#### Supplied material ####

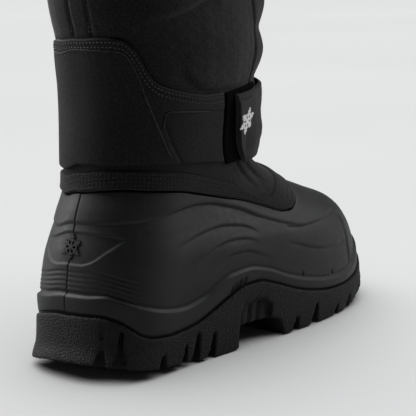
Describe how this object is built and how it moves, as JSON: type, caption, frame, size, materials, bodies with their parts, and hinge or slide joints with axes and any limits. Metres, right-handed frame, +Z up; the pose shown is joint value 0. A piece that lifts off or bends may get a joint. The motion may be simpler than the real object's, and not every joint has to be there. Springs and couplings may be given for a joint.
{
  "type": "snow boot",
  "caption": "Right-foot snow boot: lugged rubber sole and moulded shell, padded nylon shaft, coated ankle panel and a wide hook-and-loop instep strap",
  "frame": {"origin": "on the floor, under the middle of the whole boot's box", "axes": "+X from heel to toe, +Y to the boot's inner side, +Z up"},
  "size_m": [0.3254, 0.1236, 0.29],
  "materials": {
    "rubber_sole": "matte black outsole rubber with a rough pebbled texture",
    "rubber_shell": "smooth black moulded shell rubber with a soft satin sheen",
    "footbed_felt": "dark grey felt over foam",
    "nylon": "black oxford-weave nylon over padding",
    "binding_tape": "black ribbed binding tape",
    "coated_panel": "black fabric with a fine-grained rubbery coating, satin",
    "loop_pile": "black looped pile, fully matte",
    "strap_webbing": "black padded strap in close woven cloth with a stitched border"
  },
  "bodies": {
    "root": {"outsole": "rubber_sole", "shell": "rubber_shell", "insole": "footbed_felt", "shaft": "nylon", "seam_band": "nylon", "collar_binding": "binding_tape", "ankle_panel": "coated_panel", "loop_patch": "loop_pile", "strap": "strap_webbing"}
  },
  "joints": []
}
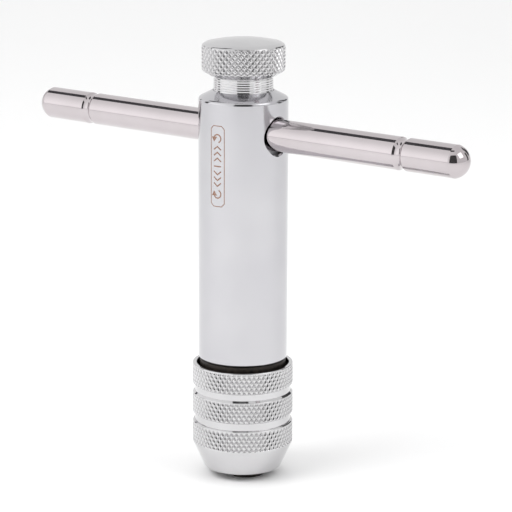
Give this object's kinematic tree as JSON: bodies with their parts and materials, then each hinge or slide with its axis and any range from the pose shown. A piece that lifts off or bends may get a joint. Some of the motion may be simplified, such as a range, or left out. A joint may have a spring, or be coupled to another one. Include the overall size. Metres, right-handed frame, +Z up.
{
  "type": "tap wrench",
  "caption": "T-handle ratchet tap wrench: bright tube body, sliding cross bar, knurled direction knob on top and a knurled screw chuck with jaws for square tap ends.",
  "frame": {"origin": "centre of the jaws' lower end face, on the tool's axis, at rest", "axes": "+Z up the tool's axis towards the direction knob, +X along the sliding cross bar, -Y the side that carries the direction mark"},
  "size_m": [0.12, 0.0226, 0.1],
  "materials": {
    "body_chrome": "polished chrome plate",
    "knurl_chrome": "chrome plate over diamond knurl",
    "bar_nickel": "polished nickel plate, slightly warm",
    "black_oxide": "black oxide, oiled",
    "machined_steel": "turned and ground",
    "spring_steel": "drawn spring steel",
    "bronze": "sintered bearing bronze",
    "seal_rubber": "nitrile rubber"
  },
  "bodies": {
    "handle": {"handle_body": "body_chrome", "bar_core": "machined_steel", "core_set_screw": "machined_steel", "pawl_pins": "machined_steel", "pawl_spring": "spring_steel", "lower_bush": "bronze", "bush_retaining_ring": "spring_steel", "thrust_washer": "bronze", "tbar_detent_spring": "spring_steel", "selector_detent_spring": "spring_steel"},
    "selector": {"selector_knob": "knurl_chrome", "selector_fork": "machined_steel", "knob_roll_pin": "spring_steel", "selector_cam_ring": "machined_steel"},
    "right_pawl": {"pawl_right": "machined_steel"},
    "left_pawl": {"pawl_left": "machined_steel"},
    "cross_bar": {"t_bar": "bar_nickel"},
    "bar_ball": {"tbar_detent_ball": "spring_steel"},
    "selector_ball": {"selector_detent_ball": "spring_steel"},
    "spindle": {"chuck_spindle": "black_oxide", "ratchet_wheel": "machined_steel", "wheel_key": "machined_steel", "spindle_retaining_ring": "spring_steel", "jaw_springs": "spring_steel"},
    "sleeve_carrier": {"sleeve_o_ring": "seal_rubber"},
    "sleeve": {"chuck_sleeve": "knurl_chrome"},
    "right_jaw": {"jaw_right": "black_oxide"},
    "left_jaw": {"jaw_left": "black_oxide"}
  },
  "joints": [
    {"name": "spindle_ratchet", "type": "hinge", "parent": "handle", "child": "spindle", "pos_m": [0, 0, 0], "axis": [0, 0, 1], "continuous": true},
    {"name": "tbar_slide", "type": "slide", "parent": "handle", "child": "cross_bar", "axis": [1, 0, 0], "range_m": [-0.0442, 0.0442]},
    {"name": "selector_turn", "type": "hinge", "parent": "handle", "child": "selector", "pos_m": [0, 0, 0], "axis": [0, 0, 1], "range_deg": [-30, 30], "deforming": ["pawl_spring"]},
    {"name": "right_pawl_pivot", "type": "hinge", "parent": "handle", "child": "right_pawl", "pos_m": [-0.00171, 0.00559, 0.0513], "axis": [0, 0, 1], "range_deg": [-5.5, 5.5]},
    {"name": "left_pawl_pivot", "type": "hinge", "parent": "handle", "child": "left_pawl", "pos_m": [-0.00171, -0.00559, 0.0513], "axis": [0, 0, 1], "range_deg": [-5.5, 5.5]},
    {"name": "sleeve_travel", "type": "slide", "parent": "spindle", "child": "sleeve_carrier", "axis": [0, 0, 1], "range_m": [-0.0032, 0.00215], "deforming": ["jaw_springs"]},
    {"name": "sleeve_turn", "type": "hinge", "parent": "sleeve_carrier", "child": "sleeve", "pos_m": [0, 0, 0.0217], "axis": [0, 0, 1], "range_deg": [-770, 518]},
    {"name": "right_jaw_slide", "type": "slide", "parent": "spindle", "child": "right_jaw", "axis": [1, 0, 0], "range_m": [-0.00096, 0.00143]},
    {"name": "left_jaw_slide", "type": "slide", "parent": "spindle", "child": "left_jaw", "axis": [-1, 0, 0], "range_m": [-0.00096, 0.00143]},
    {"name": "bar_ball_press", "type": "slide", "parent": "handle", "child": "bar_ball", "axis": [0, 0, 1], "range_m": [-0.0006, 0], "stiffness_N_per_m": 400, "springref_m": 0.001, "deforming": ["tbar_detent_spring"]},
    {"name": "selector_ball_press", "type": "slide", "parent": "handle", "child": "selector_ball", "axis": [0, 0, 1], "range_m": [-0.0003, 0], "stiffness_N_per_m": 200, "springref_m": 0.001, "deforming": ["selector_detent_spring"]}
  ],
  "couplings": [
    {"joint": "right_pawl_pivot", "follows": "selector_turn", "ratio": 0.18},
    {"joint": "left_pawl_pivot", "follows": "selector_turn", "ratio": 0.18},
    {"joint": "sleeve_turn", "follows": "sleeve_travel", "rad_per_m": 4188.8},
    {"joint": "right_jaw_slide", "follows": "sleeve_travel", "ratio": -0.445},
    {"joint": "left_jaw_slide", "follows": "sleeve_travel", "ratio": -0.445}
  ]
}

####

→ Exercise requirements
Exact copies of all the records are required.

→ Written answer
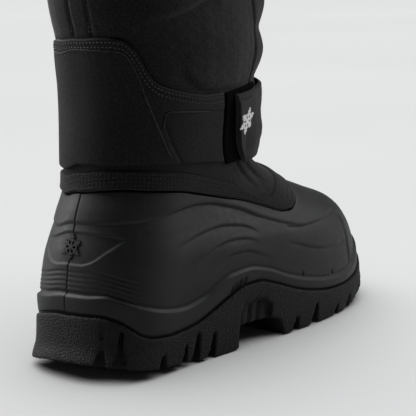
Describe how this object is built and how it moves, as JSON: type, caption, frame, size, materials, bodies with their parts, and hinge or slide joints with axes and any limits. Metres, right-handed frame, +Z up; the pose shown is joint value 0. A piece that lifts off or bends may get a joint. The motion may be simpler than the real object's, and not every joint has to be there. Springs and couplings may be given for a joint.
{
  "type": "snow boot",
  "caption": "Right-foot snow boot: lugged rubber sole and moulded shell, padded nylon shaft, coated ankle panel and a wide hook-and-loop instep strap",
  "frame": {"origin": "on the floor, under the middle of the whole boot's box", "axes": "+X from heel to toe, +Y to the boot's inner side, +Z up"},
  "size_m": [0.3254, 0.1236, 0.29],
  "materials": {
    "rubber_sole": "matte black outsole rubber with a rough pebbled texture",
    "rubber_shell": "smooth black moulded shell rubber with a soft satin sheen",
    "footbed_felt": "dark grey felt over foam",
    "nylon": "black oxford-weave nylon over padding",
    "binding_tape": "black ribbed binding tape",
    "coated_panel": "black fabric with a fine-grained rubbery coating, satin",
    "loop_pile": "black looped pile, fully matte",
    "strap_webbing": "black padded strap in close woven cloth with a stitched border"
  },
  "bodies": {
    "root": {"outsole": "rubber_sole", "shell": "rubber_shell", "insole": "footbed_felt", "shaft": "nylon", "seam_band": "nylon", "collar_binding": "binding_tape", "ankle_panel": "coated_panel", "loop_patch": "loop_pile", "strap": "strap_webbing"}
  },
  "joints": []
}
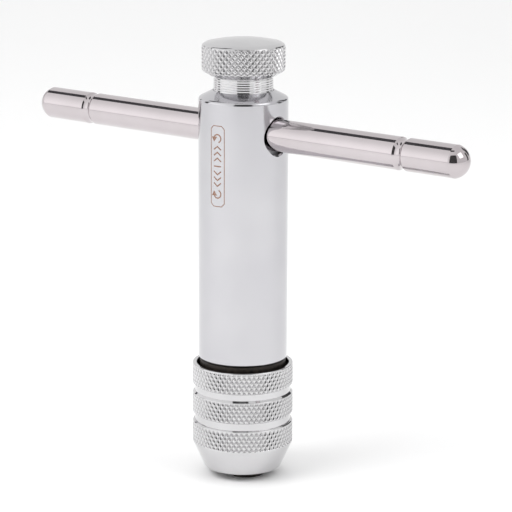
Give this object's kinematic tree as JSON: bodies with their parts and materials, then each hinge or slide with its axis and any range from the pose shown. A piece that lifts off or bends may get a joint. Some of the motion may be simplified, such as a range, or left out. A joint may have a spring, or be coupled to another one. Include the overall size. Metres, right-handed frame, +Z up.
{
  "type": "tap wrench",
  "caption": "T-handle ratchet tap wrench: bright tube body, sliding cross bar, knurled direction knob on top and a knurled screw chuck with jaws for square tap ends.",
  "frame": {"origin": "centre of the jaws' lower end face, on the tool's axis, at rest", "axes": "+Z up the tool's axis towards the direction knob, +X along the sliding cross bar, -Y the side that carries the direction mark"},
  "size_m": [0.12, 0.0226, 0.1],
  "materials": {
    "body_chrome": "polished chrome plate",
    "knurl_chrome": "chrome plate over diamond knurl",
    "bar_nickel": "polished nickel plate, slightly warm",
    "black_oxide": "black oxide, oiled",
    "machined_steel": "turned and ground",
    "spring_steel": "drawn spring steel",
    "bronze": "sintered bearing bronze",
    "seal_rubber": "nitrile rubber"
  },
  "bodies": {
    "handle": {"handle_body": "body_chrome", "bar_core": "machined_steel", "core_set_screw": "machined_steel", "pawl_pins": "machined_steel", "pawl_spring": "spring_steel", "lower_bush": "bronze", "bush_retaining_ring": "spring_steel", "thrust_washer": "bronze", "tbar_detent_spring": "spring_steel", "selector_detent_spring": "spring_steel"},
    "selector": {"selector_knob": "knurl_chrome", "selector_fork": "machined_steel", "knob_roll_pin": "spring_steel", "selector_cam_ring": "machined_steel"},
    "right_pawl": {"pawl_right": "machined_steel"},
    "left_pawl": {"pawl_left": "machined_steel"},
    "cross_bar": {"t_bar": "bar_nickel"},
    "bar_ball": {"tbar_detent_ball": "spring_steel"},
    "selector_ball": {"selector_detent_ball": "spring_steel"},
    "spindle": {"chuck_spindle": "black_oxide", "ratchet_wheel": "machined_steel", "wheel_key": "machined_steel", "spindle_retaining_ring": "spring_steel", "jaw_springs": "spring_steel"},
    "sleeve_carrier": {"sleeve_o_ring": "seal_rubber"},
    "sleeve": {"chuck_sleeve": "knurl_chrome"},
    "right_jaw": {"jaw_right": "black_oxide"},
    "left_jaw": {"jaw_left": "black_oxide"}
  },
  "joints": [
    {"name": "spindle_ratchet", "type": "hinge", "parent": "handle", "child": "spindle", "pos_m": [0, 0, 0], "axis": [0, 0, 1], "continuous": true},
    {"name": "tbar_slide", "type": "slide", "parent": "handle", "child": "cross_bar", "axis": [1, 0, 0], "range_m": [-0.0442, 0.0442]},
    {"name": "selector_turn", "type": "hinge", "parent": "handle", "child": "selector", "pos_m": [0, 0, 0], "axis": [0, 0, 1], "range_deg": [-30, 30], "deforming": ["pawl_spring"]},
    {"name": "right_pawl_pivot", "type": "hinge", "parent": "handle", "child": "right_pawl", "pos_m": [-0.00171, 0.00559, 0.0513], "axis": [0, 0, 1], "range_deg": [-5.5, 5.5]},
    {"name": "left_pawl_pivot", "type": "hinge", "parent": "handle", "child": "left_pawl", "pos_m": [-0.00171, -0.00559, 0.0513], "axis": [0, 0, 1], "range_deg": [-5.5, 5.5]},
    {"name": "sleeve_travel", "type": "slide", "parent": "spindle", "child": "sleeve_carrier", "axis": [0, 0, 1], "range_m": [-0.0032, 0.00215], "deforming": ["jaw_springs"]},
    {"name": "sleeve_turn", "type": "hinge", "parent": "sleeve_carrier", "child": "sleeve", "pos_m": [0, 0, 0.0217], "axis": [0, 0, 1], "range_deg": [-770, 518]},
    {"name": "right_jaw_slide", "type": "slide", "parent": "spindle", "child": "right_jaw", "axis": [1, 0, 0], "range_m": [-0.00096, 0.00143]},
    {"name": "left_jaw_slide", "type": "slide", "parent": "spindle", "child": "left_jaw", "axis": [-1, 0, 0], "range_m": [-0.00096, 0.00143]},
    {"name": "bar_ball_press", "type": "slide", "parent": "handle", "child": "bar_ball", "axis": [0, 0, 1], "range_m": [-0.0006, 0], "stiffness_N_per_m": 400, "springref_m": 0.001, "deforming": ["tbar_detent_spring"]},
    {"name": "selector_ball_press", "type": "slide", "parent": "handle", "child": "selector_ball", "axis": [0, 0, 1], "range_m": [-0.0003, 0], "stiffness_N_per_m": 200, "springref_m": 0.001, "deforming": ["selector_detent_spring"]}
  ],
  "couplings": [
    {"joint": "right_pawl_pivot", "follows": "selector_turn", "ratio": 0.18},
    {"joint": "left_pawl_pivot", "follows": "selector_turn", "ratio": 0.18},
    {"joint": "sleeve_turn", "follows": "sleeve_travel", "rad_per_m": 4188.8},
    {"joint": "right_jaw_slide", "follows": "sleeve_travel", "ratio": -0.445},
    {"joint": "left_jaw_slide", "follows": "sleeve_travel", "ratio": -0.445}
  ]
}